Written exercise » Reproduce precisely the lines of the listing below, starting with the line that contains "Continue the build123d" and stopping after the line that contains "return plate +"; include nothing else.

Listed records »
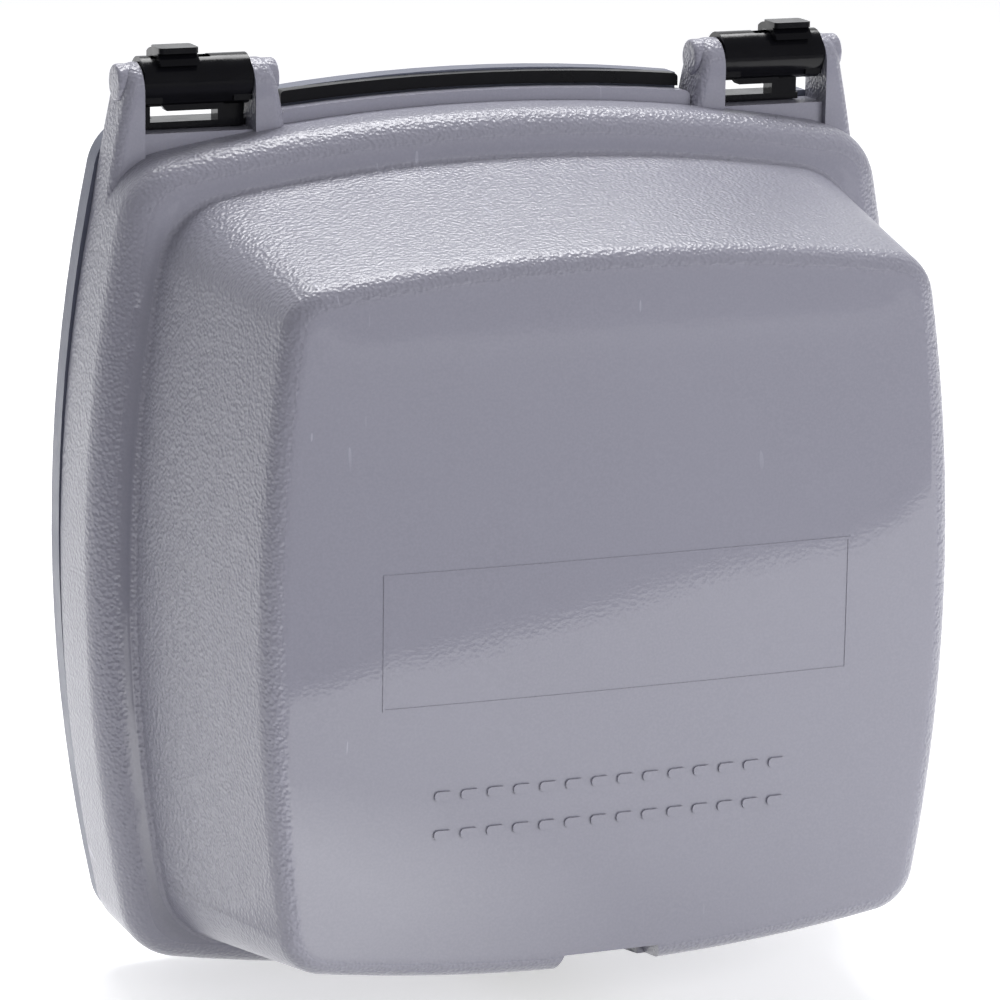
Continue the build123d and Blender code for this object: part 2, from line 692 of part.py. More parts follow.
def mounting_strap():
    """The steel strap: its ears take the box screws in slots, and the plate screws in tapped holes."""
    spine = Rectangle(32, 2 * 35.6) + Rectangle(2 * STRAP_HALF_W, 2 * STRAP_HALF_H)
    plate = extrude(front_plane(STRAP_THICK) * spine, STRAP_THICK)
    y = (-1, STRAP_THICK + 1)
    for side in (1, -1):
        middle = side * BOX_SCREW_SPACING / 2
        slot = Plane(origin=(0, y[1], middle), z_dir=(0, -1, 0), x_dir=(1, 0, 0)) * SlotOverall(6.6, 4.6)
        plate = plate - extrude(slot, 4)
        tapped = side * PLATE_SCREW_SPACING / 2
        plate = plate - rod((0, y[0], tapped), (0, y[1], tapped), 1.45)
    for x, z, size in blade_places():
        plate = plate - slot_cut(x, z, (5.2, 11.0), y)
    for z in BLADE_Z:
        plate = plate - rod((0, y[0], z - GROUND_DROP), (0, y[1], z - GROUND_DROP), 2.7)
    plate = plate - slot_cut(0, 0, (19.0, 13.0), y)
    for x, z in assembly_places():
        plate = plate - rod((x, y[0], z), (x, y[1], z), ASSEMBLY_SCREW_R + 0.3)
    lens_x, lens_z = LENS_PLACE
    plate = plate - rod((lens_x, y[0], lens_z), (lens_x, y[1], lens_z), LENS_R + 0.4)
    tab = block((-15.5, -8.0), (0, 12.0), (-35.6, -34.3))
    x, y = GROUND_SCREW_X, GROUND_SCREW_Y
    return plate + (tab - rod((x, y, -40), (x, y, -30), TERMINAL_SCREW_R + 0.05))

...

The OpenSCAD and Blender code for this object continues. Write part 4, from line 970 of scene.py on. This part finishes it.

The completed task »
Continue the build123d and Blender code for this object: part 2, from line 692 of part.py. More parts follow.
def mounting_strap():
    """The steel strap: its ears take the box screws in slots, and the plate screws in tapped holes."""
    spine = Rectangle(32, 2 * 35.6) + Rectangle(2 * STRAP_HALF_W, 2 * STRAP_HALF_H)
    plate = extrude(front_plane(STRAP_THICK) * spine, STRAP_THICK)
    y = (-1, STRAP_THICK + 1)
    for side in (1, -1):
        middle = side * BOX_SCREW_SPACING / 2
        slot = Plane(origin=(0, y[1], middle), z_dir=(0, -1, 0), x_dir=(1, 0, 0)) * SlotOverall(6.6, 4.6)
        plate = plate - extrude(slot, 4)
        tapped = side * PLATE_SCREW_SPACING / 2
        plate = plate - rod((0, y[0], tapped), (0, y[1], tapped), 1.45)
    for x, z, size in blade_places():
        plate = plate - slot_cut(x, z, (5.2, 11.0), y)
    for z in BLADE_Z:
        plate = plate - rod((0, y[0], z - GROUND_DROP), (0, y[1], z - GROUND_DROP), 2.7)
    plate = plate - slot_cut(0, 0, (19.0, 13.0), y)
    for x, z in assembly_places():
        plate = plate - rod((x, y[0], z), (x, y[1], z), ASSEMBLY_SCREW_R + 0.3)
    lens_x, lens_z = LENS_PLACE
    plate = plate - rod((lens_x, y[0], lens_z), (lens_x, y[1], lens_z), LENS_R + 0.4)
    tab = block((-15.5, -8.0), (0, 12.0), (-35.6, -34.3))
    x, y = GROUND_SCREW_X, GROUND_SCREW_Y
    return plate + (tab - rod((x, y, -40), (x, y, -30), TERMINAL_SCREW_R + 0.05))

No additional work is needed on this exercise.